私とは異なり、文学的な才能に長けた兄は、学生時代から文学賞などにも挑戦していた。

画して、私の日本人ワラビーズの足跡を追い掛ける旅が始まったのだ。

 

それから、兄との一年間に及ぶファックスによるやり取りが始まった。

そして、私の時間の使い方は一気に替わった。

船の入港の合間を縫い、午後4時以降、土日を使ってラグビークラブや州立図書館を訪問した。

 

パソコンもインターネットも無い時代で、私はほんの少しの情報を頼りにどこまでも出掛けた。

それしか手段がなかったからこそ、私はとことん夢中になれたのかもしれない。

一枚一枚丁寧にオブラートを剥がすようにして、徐々に明確な歴史的な部分が見えてくる。

時として簡単に剥がれない部分がある。

それを何とかしようとするのも、私にとっては冒険のようなもので、新たな発見には満足感や達成感があったし、時には落胆することもあった。

かつて、学問に没頭したことの無い私には、全てが衝撃的なことだった。

 

一人の消息を知ると、そこからもう一人、また一人と広がって行った。

オーストラリアのラグビー関係者は、出会った誰もが親切でフレンドリーだった。

「どこの紹介?」「誰の紹介?」「何に使うの?」「アポイントは?」・・・

そんな対応をされたことは一度も無かった。

どこの馬の骨かも分からない、それも英語もタドタドしい私に、誰もが胸襟を開き、私の意志や目的をしっかり理解しようとしてくれた。

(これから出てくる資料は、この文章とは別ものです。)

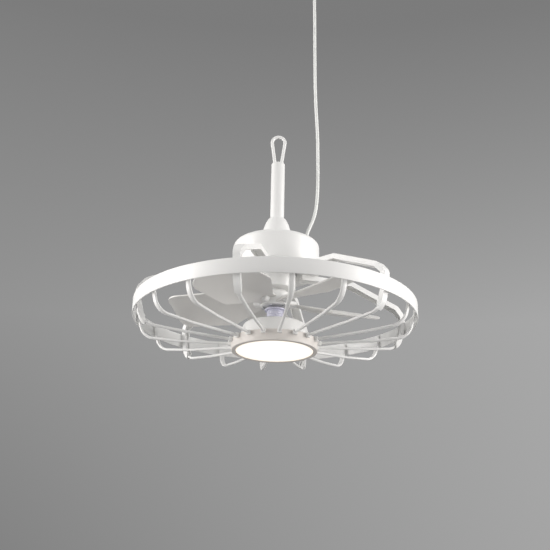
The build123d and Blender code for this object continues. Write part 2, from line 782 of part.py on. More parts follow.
def make_lamp_diffuser():
    bottom = bezel_bottom_z + bezel_lip_height
    plate = disc(diffuser_r, bottom, bottom + diffuser_thickness)
    window = disc(bezel_lip_r - slip_gap, bezel_bottom_z + 0.5, bottom + 0.2)
    return plate + window


def make_lamp_gasket():
    top = lamp_flange_z - lamp_flange_height
    gasket = ring(diffuser_r, lamp_foot_r + 1.0, top - lamp_gasket_height, top)
    for index in range(lamp_screw_count):
        angle = math.radians(lamp_screw_first_angle + 360 / lamp_screw_count * index)
        gasket -= Pos(lamp_screw_at_r * math.cos(angle), lamp_screw_at_r * math.sin(angle), top) * Cylinder(
            lamp_screw_r + slip_gap, 10)
    return gasket


def make_lamp_screws():
    screws = []
    for index in range(lamp_screw_count):
        angle = math.radians(lamp_screw_first_angle + 360 / lamp_screw_count * index)
        place = Pos(lamp_screw_at_r * math.cos(angle), lamp_screw_at_r * math.sin(angle), lamp_flange_z)
        shank = place * Cylinder(lamp_screw_r - 0.25, lamp_screw_length, align=(Align.CENTER, Align.CENTER, Align.MAX))
        head = place * Cylinder(lamp_screw_head_r, lamp_screw_head_height,
                                align=(Align.CENTER, Align.CENTER, Align.MIN))
        screws.append(shank + head)
    return Compound(screws)


def led_board_top():
    return shaft_bottom_z - led_board_drop


def make_led_board():
    top = led_board_top()
    board = ring(led_board_r, led_board_bore_r, top - led_board_thickness, top)
    for index in range(led_count):
        board += Rot(0, 0, 360 / led_count * index) * Pos(led_ring_r, 0, top - led_board_thickness) * Box(
            led_side, led_side, led_height, align=(Align.CENTER, Align.CENTER, Align.MAX))
    return board


def make_heat_sink():
    """A spreader between the lamp's roof and its board."""
    top = lamp_top_z - lamp_wall
    board_top = led_board_top()
    sink = ring(led_board_r - 1.0, sink_bore_r, board_top, board_top + sink_plate)
    for radius in sink_fin_radii:
        sink += ring(radius, radius - sink_fin_width, board_top + 1.0, top)
    return sink


# Cord and its fittings
def make_cord_gland():
    x = cord_points[0][0]
    base = Pos(x, cord_plane_y, housing_top_z) * extrude(
        RegularPolygon(gland_base_r, 6, major_radius=False), amount=gland_base_height)
    dome_top = housing_top_z + gland_base_height + gland_dome_height
    dome = Pos(x, cord_plane_y, housing_top_z + gland_base_height) * Cylinder(
        gland_dome_r + 1.4, gland_dome_height, align=(Align.CENTER, Align.CENTER, Align.MIN))
    dome = fillet(dome.edges().group_by(Axis.Z)[-1], 3.0)
    tail = Pos(x, cord_plane_y, housing_top_z) * Cylinder(
        gland_dome_r, housing_wall + 5, align=(Align.CENTER, Align.CENTER, Align.MAX))
    bore = Pos(x, cord_plane_y, housing_top_z - 20) * Cylinder(
        cord_r - 0.4, dome_top - housing_top_z + 17, align=(Align.CENTER, Align.CENTER, Align.MIN))
    return base + dome + tail - bore


def cord_path():
    points = [Vector(x, cord_plane_y, z) for x, z in cord_points]
    radii = []
    for before, here, after in zip(points, points[1:], points[2:]):
        turn = math.radians((here - before).get_angle(after - here))
        radii.append(0.45 * min((here - before).length, (after - here).length) / math.tan(turn / 2))
    print("cord bend radii", [round(value, 1) for value in radii])
    return FilletPolyline(*points, radius=radii)


def make_power_cord():
    path = cord_path()
    section = Plane(origin=path @ 0, z_dir=path % 0) * Circle(cord_r)
    cord = sweep(section, path=path)
    print("cord length", round(path.length, 1), "volume ratio",
          round(cord.volume / (math.pi * cord_r ** 2 * path.length), 4))
    return cord


def make_cord_ceiling_grip():
    x, bottom = cord_points[-1]
    place = Pos(x, cord_plane_y, bottom)
    nose = place * Cylinder(grip_nose_r, grip_nose_height, align=(Align.CENTER, Align.CENTER, Align.MIN))
    body = place * Pos(0, 0, grip_nose_height) * Cylinder(
        grip_r, grip_height - grip_nose_height, align=(Align.CENTER, Align.CENTER, Align.MIN))
    body = fillet(body.edges().group_by(Axis.Z)[0], 5.0)
    grip = nose + body
    for side in (-1, 1):
        grip -= place * Pos(side * grip_screw_spacing / 2, 0, grip_height / 2) * Cylinder(grip_screw_r, grip_height * 2)
    return grip


# Fasteners of the guard
def rib_azimuth(index):
    return rib_first_azimuth + rib_step * index


def arm_ribs():
    return [index for index in range(rib_count) if index % arm_every_ribs == arm_first_rib]


def make_arm_screws():
    screws = []
    seat = housing_bottom_z - arm_wall
    for index in arm_ribs():
        for radius in arm_screw_radii:
            head = Pos(radius, 0, seat) * Cylinder(
                arm_screw_head_r, arm_screw_head_height, align=(Align.CENTER, Align.CENTER, Align.MAX))
            shank = Pos(radius, 0, seat) * Cylinder(
                arm_screw_r - slip_gap, arm_wall + 2.2, align=(Align.CENTER, Align.CENTER, Align.MIN))
            screws.append(at_azimuth(head + shank, rib_azimuth(index)))
    return Compound(screws)


def row_place(piece):
    """Lowers a piece so that the hook's seat in the loop is at the origin."""
    return Pos(0, 0, -hook_z) * piece


def make_all():
    nodes = {
        "hanging_loop": make_hanging_loop(),
        "loop_sleeves": make_loop_sleeves(),
        "stem_cap": make_stem_cap(),
        "stem_tube": make_stem_tube(),
        "stem_nut": make_stem_nut(),
        "bell_collar": make_bell_collar(),
        "collar_set_screw": make_collar_set_screw(),
        "housing_cover": make_housing_cover(),
        "housing_base": make_housing_base(),
        "housing_gasket": make_housing_gasket(),
        "cover_screws": make_cover_screws(),
        "control_board": make_control_board(),
        "motor_shaft": make_motor_shaft(),
        "shaft_nut": make_shaft_nut(),
        "stator_core": make_stator_core(),
        "stator_windings": make_stator_windings(),
        "upper_bearing": make_bearing(cup_top_z - cup_lid - bearing_width),
        "lower_bearing": make_bearing(cup_bottom_z + 0.2),
        "rotor_cup": make_rotor_cup(),
        "rotor_lid": make_rotor_lid(),
        "magnet_ring": make_magnet_ring(),
        "blade_hub": make_blade_hub(),
        "blade_screws": make_blade_screws(),
        "guard_ring": make_guard_ring(),
        "arm_screws": make_arm_screws(),
        "lamp_neck": make_lamp_neck(),
        "lamp_housing": make_lamp_housing(),
        "lamp_bezel": make_lamp_bezel(),
        "lamp_diffuser": make_lamp_diffuser(),
        "lamp_gasket": make_lamp_gasket(),
        "lamp_screws": make_lamp_screws(),
        "led_board": make_led_board(),
        "heat_sink": make_heat_sink(),
        "cord_gland": make_cord_gland(),
        "power_cord": make_power_cord(),
        "cord_ceiling_grip": make_cord_ceiling_grip(),
    }
    blade = make_blade()
    for index in range(blade_count):
        nodes[f"fan_blade_{index + 1}"] = Rot(0, 0, blade_first_angle + 360 / blade_count * index) * blade
    arm = make_arm()
    plain_rib = make_plain_rib()
    arm_rib = make_arm_rib()
    ribs = [at_azimuth(arm_rib if index in arm_ribs() else plain_rib, rib_azimuth(index)) for index in range(rib_count)]
    for number, first in enumerate(range(0, rib_count, ribs_per_node), 1):
        nodes[f"guard_rib_pair_{number}"] = Compound(ribs[first:first + ribs_per_node])
    for number, index in enumerate(arm_ribs(), 1):
        nodes[f"guard_arm_{number}"] = at_azimuth(arm, rib_azimuth(index))
    return nodes


for name, piece in make_all().items():
    export_step(row_place(piece), f"parts/{name}.step")
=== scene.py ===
"""Looks of a hanging caged fan with a lamp below it.

Pieces are modelled in millimetres, with heights counted from the top edge of the guard band,
and `TO_ROW` sets each finished mesh in the row frame.
"""
import json
import math

import bmesh
import bpy
from mathutils import Matrix, Vector

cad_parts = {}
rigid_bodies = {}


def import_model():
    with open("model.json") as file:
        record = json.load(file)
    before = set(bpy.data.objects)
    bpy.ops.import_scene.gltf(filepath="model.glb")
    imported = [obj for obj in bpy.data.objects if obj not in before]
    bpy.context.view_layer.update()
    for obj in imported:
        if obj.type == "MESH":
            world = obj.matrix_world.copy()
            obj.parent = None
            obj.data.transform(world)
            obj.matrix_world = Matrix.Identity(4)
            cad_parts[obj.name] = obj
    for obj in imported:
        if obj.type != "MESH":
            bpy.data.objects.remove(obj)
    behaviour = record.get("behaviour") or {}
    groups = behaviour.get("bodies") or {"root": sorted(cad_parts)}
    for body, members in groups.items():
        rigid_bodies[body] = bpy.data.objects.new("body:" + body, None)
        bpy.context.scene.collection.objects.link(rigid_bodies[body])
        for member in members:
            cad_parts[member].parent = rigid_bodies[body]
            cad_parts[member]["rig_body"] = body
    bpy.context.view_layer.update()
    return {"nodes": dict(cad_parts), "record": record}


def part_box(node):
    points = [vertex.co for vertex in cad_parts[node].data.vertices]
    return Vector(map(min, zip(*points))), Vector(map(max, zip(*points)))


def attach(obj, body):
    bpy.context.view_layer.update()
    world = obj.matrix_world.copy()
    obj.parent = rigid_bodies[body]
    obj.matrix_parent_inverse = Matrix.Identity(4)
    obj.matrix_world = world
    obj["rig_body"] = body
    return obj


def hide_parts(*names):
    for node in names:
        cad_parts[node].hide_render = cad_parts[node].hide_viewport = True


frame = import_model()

MM = 0.001
BAND_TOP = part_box("guard_ring")[1].z
TO_ROW = Matrix.Translation((0, 0, BAND_TOP)) @ Matrix.Scale(MM, 4)
SLOT_OF_NODE = {part["node"]: part["material_slot"] for part in frame["record"]["subparts"]}
COLOUR_OF_SLOT = {entry["slot"]: entry["base_color"] for entry in frame["record"]["materials"]}


def span(node):
    """A CAD node's lowest and highest corners in millimetres, heights from the band's top edge."""
    return [Vector((corner.x, corner.y, corner.z - BAND_TOP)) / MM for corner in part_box(node)]


# Sizes read from the frame
BAND_LOW, BAND_HIGH = span("guard_ring")
COVER_LOW, COVER_HIGH = span("housing_cover")
BASE_LOW, BASE_HIGH = span("housing_base")
STEM_LOW, STEM_HIGH = span("stem_tube")
BELL_LOW, BELL_HIGH = span("bell_collar")
LOOP_LOW, LOOP_HIGH = span("hanging_loop")
CUP_LOW, CUP_HIGH = span("rotor_cup")
LID_LOW, LID_HIGH = span("rotor_lid")
HUB_LOW, HUB_HIGH = span("blade_hub")
NECK_LOW, NECK_HIGH = span("lamp_neck")
LAMP_HIGH = span("lamp_housing")[1]
BEZEL_LOW, BEZEL_HIGH = span("lamp_bezel")
DIFFUSER_LOW, DIFFUSER_HIGH = span("lamp_diffuser")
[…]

そして、その後、彼らは私の友人であり歴史や英語の先生になった。

 

例えそれが協会であろうと、クラブであろうと、州立図書館であろうと、首都キャンベラにある国立戦争記念館であろうと、レセプションで門前払いを食らうことは一度も無かった。

それがオーストラリア人のマナーなのかもしれない。

熱心な私に彼らは熱心に対応してくれたのだ。

 

「死に至るノーサイド」は、出版からは20年の歳月が流れた。

私は、兄が書き上げた本の内容には満足している。

私にしか知り得ない部分、それが私がFAXで送ったまま本の大部分を占めている。

とにかく、私にはこの本に描き切れなかった実体験をしたというプライドのようなものがある。

あの頃、一生懸命仕事もしたし、家族も守ったし、新たな発見を妻と一緒に飛び上がって喜んだし、子供達のラグビーにワラビーズの夢も重ねたし、情熱が溢れていた時代だった。

「死に至るノーサイド」を題材にした映画も出来た。

「君はノーサイドの笛を聞いたか」という題名のドキュメンタリー映画である。

私も情報提供や撮影時にはサポートをしたし、また実際に映画にも出演した。

残念ながら、日本では様々な事情で脚光を浴びなかったようだが、決して出来の悪い作品ではなく、しっかりとリサーチを重ねたことが窺える素晴らしい作品に仕上がっている。